Читаем Сквозь волшебную дверь. Мистические рассказы (сборник) полностью

Паркмана стоит почитать хотя бы ради описания индейцев. Возможно, самое странное в них и самое непонятное – это их малочисленность. Ирокезы были одним из самых больших союзов племен, в их состав входило пять народов. Эти охотники за скальпами небольшими группами кочевали по тысячам квадратных миль девственной земли. Но есть достаточно оснований сомневаться, что эти пять народов сообща могли бы выставить хотя бы пять тысяч воинов на поле боя. И такая же картина характерна для всех остальных североамериканских племен, обитавших как на востоке, так и на севере, и на западе. Их численность всегда была невелика. И все же все эти бескрайние земли с благодатным климатом и обилием пищи они считали своими. Что помешало им густо заселить эту территорию? Это можно принять за поразительный пример того, что весь ход истории подчинен какому-то высшему замыслу. В тот самый час, когда старый мир трещал по швам, открылся новый, пустой мир. Если бы Северная Америка была так же заселена, как Китай, европейцы смогли бы основать какие-то поселения, но им бы не удалось захватить целый континент. Бюффон{352} как-то заметил, что в Америке творческое начало природы никогда не било ключом. Он имел в виду богатство флоры и фауны по сравнению с остальными участками суши на поверхности Земли. Является ли малочисленность индейцев подтверждением этого факта или этому есть какое-то другое объяснение – вопрос, ответ на который мои скромные научные познания найти не в силах. Если вспомнить о тех несметных стадах бизонов, которые когда-то покрывали западные равнины, или посмотреть, сколько сейчас живет канадцев французского происхождения с одной стороны материка и темнокожих – с другой, становится понятно, что неразумно предполагать, будто могут существовать какие-то географические причины, мешающие природе быть здесь столь же богатой, как в любом другом уголке Земли. Впрочем, эта тема достойна отдельного разговора, поэтому, с вашего разрешения, я оставлю ее, и мы продолжим путешествие по моим книжным полкам.

X

Хм, как сюда попали эти две небольшие книги? Понятия не имею. Это «Песнь о мече» и «Книга стихов» Вильяма Эрнеста Хенли{353}. Они должны были стоять вон там, среди моего скромного собрания поэзии. Может быть, я сам и поставил их туда, чтобы всегда иметь под рукой, потому что очень люблю этого автора, и его прозу, и его поэзию. О, это был удивительный человек, человек, куда более великий, чем его произведения, и такой же великий, как некоторые из них. Я редко встречал людей более интересных и деятельных. Проведя какое-то время в его обществе, ты будто сам заряжался энергией, как батарея в генераторной станции. Он заставлял тебя чувствовать, как много еще несделанного и как здорово иметь возможность чем-то заниматься, пробуждал в тебе потребность взяться за работу немедленно, сию же секунду. Имея тело и силу гиганта, он был жестоко лишен возможности пользоваться этой силой, поэтому изливал ее в пламенных словах, в горячем сочувствии, во всех доступных человеку чувствах. Если бы все то время и вся та энергия, которая уходила у Хенли на поддержку других, была потрачена им на самого себя, он наверняка обессмертил бы свое имя. Но старания его не были потрачены впустую, ибо все те, кому он протянул руку, несут на себе следы его влияния, и сейчас добрый десяток «вторых Хенли» укрепляют позиции нашей литературы.

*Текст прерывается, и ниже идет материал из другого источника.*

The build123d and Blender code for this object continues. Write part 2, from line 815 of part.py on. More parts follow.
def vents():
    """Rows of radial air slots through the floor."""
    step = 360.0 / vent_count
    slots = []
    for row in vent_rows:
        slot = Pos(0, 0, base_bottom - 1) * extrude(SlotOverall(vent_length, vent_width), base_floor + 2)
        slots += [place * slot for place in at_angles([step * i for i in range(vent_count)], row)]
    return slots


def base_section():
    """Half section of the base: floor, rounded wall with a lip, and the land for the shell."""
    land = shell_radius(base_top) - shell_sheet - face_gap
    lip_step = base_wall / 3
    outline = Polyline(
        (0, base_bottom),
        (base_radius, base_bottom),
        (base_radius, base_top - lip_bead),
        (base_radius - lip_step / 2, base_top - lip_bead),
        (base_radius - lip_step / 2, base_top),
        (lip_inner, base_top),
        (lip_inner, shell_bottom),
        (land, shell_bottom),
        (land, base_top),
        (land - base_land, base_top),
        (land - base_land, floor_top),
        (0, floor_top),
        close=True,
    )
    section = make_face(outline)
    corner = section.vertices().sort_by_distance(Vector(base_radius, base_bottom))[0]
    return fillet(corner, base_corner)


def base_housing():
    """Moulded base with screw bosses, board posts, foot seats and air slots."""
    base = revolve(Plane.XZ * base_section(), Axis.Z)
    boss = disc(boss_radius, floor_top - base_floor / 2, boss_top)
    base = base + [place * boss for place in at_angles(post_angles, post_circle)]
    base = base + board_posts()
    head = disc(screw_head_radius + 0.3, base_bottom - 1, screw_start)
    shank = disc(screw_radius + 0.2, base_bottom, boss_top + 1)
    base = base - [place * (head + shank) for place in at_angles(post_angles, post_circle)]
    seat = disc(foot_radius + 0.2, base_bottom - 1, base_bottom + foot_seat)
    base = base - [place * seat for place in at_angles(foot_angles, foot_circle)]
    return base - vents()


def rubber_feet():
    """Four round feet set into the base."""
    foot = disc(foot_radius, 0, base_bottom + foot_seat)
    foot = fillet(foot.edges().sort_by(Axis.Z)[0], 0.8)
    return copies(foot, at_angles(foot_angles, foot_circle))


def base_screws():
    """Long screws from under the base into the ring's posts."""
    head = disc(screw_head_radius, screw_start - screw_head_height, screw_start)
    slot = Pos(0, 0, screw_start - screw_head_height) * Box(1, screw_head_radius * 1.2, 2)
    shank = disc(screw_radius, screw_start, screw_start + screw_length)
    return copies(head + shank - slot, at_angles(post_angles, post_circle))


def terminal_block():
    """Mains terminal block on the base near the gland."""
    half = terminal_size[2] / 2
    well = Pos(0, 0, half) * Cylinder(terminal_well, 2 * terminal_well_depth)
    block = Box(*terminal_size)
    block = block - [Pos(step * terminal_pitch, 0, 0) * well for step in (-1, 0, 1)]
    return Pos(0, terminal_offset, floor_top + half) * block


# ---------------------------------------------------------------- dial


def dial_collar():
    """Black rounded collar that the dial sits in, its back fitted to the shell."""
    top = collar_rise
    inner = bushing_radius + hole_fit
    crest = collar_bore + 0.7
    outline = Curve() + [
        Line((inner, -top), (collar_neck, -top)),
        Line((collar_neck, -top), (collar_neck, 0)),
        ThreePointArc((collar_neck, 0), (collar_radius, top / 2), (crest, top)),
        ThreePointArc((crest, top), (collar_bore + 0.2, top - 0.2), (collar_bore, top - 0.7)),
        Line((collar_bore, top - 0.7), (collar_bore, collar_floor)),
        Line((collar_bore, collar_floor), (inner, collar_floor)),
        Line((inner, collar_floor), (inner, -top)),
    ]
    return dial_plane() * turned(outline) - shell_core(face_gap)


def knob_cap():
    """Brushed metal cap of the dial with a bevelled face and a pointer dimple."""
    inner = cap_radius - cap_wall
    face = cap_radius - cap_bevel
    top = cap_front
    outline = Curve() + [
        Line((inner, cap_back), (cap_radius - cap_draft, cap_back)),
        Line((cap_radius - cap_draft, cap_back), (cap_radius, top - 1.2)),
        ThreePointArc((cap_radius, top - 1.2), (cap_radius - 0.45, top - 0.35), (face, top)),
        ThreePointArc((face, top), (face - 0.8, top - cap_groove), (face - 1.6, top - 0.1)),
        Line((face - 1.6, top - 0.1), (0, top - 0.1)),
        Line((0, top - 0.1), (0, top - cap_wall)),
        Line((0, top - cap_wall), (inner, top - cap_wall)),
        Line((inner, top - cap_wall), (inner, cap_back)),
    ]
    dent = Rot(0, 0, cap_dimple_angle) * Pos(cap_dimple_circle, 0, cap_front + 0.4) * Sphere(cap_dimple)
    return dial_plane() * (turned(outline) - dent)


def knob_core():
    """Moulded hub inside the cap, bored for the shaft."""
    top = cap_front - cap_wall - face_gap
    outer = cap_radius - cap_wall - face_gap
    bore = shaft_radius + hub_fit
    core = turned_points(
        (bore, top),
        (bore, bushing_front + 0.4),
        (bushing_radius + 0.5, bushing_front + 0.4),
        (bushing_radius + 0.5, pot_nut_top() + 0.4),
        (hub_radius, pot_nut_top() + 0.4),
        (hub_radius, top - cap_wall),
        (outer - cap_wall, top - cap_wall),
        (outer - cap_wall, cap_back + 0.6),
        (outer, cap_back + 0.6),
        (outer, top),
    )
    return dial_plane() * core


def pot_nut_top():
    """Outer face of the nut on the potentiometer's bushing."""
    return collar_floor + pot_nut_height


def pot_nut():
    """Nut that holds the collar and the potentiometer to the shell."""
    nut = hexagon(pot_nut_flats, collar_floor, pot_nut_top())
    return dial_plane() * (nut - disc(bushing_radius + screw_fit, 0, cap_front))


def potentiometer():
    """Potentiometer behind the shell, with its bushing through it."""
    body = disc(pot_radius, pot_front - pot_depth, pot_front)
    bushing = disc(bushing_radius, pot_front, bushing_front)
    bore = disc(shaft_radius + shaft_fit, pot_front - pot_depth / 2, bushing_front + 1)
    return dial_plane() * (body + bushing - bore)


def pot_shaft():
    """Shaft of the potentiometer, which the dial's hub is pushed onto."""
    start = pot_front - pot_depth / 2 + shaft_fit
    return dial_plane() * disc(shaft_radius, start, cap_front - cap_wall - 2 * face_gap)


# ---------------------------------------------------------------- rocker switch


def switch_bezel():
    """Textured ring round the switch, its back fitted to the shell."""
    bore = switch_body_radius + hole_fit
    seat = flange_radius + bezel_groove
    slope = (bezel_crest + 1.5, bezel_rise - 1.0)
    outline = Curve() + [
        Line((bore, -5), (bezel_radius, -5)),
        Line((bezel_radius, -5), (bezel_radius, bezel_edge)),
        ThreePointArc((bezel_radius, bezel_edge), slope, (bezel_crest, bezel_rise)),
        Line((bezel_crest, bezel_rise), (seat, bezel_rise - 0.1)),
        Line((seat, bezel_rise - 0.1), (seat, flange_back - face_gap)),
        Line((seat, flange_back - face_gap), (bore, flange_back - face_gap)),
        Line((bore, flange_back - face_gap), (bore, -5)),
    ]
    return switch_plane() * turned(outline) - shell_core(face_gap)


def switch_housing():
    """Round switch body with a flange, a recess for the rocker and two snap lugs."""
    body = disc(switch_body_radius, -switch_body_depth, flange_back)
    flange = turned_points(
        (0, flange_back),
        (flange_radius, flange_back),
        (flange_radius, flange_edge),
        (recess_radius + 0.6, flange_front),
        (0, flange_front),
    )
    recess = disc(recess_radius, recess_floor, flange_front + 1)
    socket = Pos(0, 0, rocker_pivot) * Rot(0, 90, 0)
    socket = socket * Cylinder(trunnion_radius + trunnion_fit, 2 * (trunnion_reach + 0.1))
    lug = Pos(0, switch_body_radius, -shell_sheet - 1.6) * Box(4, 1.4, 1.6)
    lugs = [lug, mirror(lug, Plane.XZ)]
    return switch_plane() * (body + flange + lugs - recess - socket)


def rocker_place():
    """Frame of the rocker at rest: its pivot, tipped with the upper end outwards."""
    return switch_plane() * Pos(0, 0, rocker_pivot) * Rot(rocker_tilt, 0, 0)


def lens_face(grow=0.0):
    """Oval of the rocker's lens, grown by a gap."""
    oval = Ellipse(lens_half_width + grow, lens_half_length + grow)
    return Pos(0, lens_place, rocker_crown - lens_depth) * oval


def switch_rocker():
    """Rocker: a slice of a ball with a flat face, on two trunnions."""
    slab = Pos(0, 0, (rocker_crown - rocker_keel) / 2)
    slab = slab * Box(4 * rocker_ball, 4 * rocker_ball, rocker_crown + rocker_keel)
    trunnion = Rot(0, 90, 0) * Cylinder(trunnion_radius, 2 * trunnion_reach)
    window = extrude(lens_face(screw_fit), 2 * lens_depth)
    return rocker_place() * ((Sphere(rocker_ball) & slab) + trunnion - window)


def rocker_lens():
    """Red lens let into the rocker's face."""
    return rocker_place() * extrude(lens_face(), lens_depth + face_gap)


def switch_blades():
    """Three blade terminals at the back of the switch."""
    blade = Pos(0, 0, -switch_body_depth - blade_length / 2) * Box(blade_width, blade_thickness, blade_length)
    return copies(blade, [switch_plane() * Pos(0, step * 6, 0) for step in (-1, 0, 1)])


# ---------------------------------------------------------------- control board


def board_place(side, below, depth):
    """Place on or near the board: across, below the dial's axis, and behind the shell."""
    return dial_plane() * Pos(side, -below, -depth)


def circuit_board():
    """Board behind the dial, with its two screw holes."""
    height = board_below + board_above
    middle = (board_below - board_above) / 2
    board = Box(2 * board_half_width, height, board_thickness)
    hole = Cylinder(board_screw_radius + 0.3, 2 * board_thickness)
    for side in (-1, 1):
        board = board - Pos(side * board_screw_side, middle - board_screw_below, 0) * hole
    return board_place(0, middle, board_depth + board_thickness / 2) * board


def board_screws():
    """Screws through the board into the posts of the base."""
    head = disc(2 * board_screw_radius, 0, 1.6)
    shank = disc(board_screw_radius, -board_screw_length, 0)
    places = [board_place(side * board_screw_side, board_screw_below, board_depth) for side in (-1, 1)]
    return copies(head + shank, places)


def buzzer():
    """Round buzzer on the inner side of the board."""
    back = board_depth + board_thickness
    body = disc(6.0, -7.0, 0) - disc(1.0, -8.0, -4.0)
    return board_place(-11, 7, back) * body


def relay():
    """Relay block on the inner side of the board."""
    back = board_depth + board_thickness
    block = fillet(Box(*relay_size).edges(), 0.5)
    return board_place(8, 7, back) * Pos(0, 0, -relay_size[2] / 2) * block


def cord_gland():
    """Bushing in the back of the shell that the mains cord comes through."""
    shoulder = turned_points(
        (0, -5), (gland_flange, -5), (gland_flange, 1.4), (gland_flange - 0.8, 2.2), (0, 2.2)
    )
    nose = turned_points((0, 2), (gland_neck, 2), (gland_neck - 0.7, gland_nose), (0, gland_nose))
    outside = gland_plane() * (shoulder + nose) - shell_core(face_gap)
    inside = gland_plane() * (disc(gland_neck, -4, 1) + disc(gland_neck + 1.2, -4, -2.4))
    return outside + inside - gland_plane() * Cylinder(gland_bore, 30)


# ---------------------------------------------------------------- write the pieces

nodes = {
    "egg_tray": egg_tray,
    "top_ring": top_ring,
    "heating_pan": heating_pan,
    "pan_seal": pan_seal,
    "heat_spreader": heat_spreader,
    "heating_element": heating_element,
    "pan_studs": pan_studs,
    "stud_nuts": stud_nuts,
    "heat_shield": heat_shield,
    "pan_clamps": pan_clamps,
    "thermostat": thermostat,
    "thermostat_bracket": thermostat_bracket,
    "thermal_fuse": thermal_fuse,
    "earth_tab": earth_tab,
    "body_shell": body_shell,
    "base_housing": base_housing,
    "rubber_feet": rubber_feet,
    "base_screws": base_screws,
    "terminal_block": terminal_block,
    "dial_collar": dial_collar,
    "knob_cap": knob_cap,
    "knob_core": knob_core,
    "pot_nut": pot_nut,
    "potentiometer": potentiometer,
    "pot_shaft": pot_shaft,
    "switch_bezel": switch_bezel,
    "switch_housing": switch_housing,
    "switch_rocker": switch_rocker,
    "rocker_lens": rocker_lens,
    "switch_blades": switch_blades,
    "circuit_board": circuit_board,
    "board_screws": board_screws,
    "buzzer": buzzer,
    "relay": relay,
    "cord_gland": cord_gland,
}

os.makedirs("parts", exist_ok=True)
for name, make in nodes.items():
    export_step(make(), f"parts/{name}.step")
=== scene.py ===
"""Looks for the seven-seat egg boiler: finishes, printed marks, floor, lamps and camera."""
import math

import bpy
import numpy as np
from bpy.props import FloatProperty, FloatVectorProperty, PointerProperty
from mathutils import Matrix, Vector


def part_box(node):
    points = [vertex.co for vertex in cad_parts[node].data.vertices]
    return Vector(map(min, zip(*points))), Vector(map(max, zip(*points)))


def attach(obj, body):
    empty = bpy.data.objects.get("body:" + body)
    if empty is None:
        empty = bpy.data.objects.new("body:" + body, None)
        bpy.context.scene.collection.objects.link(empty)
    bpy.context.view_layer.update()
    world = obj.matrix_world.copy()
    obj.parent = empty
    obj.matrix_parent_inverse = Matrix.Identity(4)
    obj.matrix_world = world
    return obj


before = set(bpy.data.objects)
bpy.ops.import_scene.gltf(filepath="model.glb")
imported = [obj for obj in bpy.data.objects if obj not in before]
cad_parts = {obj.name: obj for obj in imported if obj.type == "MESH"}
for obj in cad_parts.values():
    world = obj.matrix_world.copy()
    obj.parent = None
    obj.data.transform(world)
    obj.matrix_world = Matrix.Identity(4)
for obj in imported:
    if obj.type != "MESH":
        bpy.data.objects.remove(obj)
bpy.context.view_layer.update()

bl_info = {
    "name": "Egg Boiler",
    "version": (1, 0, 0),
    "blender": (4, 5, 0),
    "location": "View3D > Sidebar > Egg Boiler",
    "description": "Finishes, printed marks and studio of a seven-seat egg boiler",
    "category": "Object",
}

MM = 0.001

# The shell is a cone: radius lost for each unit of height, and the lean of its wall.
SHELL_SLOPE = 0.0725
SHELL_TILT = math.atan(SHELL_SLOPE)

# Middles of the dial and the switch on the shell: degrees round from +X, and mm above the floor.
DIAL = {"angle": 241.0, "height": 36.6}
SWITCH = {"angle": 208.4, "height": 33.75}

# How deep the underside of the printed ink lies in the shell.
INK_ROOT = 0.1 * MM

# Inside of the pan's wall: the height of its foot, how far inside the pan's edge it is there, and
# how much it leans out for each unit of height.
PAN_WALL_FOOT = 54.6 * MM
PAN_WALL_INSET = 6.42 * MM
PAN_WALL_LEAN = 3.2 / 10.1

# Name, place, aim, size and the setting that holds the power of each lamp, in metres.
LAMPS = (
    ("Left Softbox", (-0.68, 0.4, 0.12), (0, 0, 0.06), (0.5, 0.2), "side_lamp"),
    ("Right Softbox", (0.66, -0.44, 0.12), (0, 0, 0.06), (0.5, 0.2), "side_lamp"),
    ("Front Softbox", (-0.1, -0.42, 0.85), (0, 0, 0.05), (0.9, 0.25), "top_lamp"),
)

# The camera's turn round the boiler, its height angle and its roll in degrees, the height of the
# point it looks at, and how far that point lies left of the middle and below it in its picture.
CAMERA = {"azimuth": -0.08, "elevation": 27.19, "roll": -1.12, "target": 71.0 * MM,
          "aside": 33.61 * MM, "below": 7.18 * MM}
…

Как жаль, что в свои лучшие времена он написал так мало, ибо эта малая толика – лучшее, что есть в современной литературе. Мало кому из поэтов удавалось вложить в шестнадцать строк такое величие и такое благородство, которым дышит его «Invictus»{354}, начинающийся со знаменитого четверостишия:

В глухой ночи без берегов,Когда последний свет потух,Благодарю любых боговЗа мой непобедимый дух.

Это великая поэзия и образчик великого мужества, поскольку слова эти написаны человеком, который несколько лет из-за болезни провел в больницах, человеком, которого скальпель хирурга резал, словно ножницы садовника – неровно выросший куст.

Судьбою заключен в тиски,Я не кричал, не сдался в плен,Лишенья были велики,И я в крови – но не согбен[27].

Это совсем не то, что леди Байрон назвала «мимической скорбью» поэта, это скорее вызов сжигаемого на костре индейского воина, чья гордая душа может заставить застыть корчащееся от боли тело.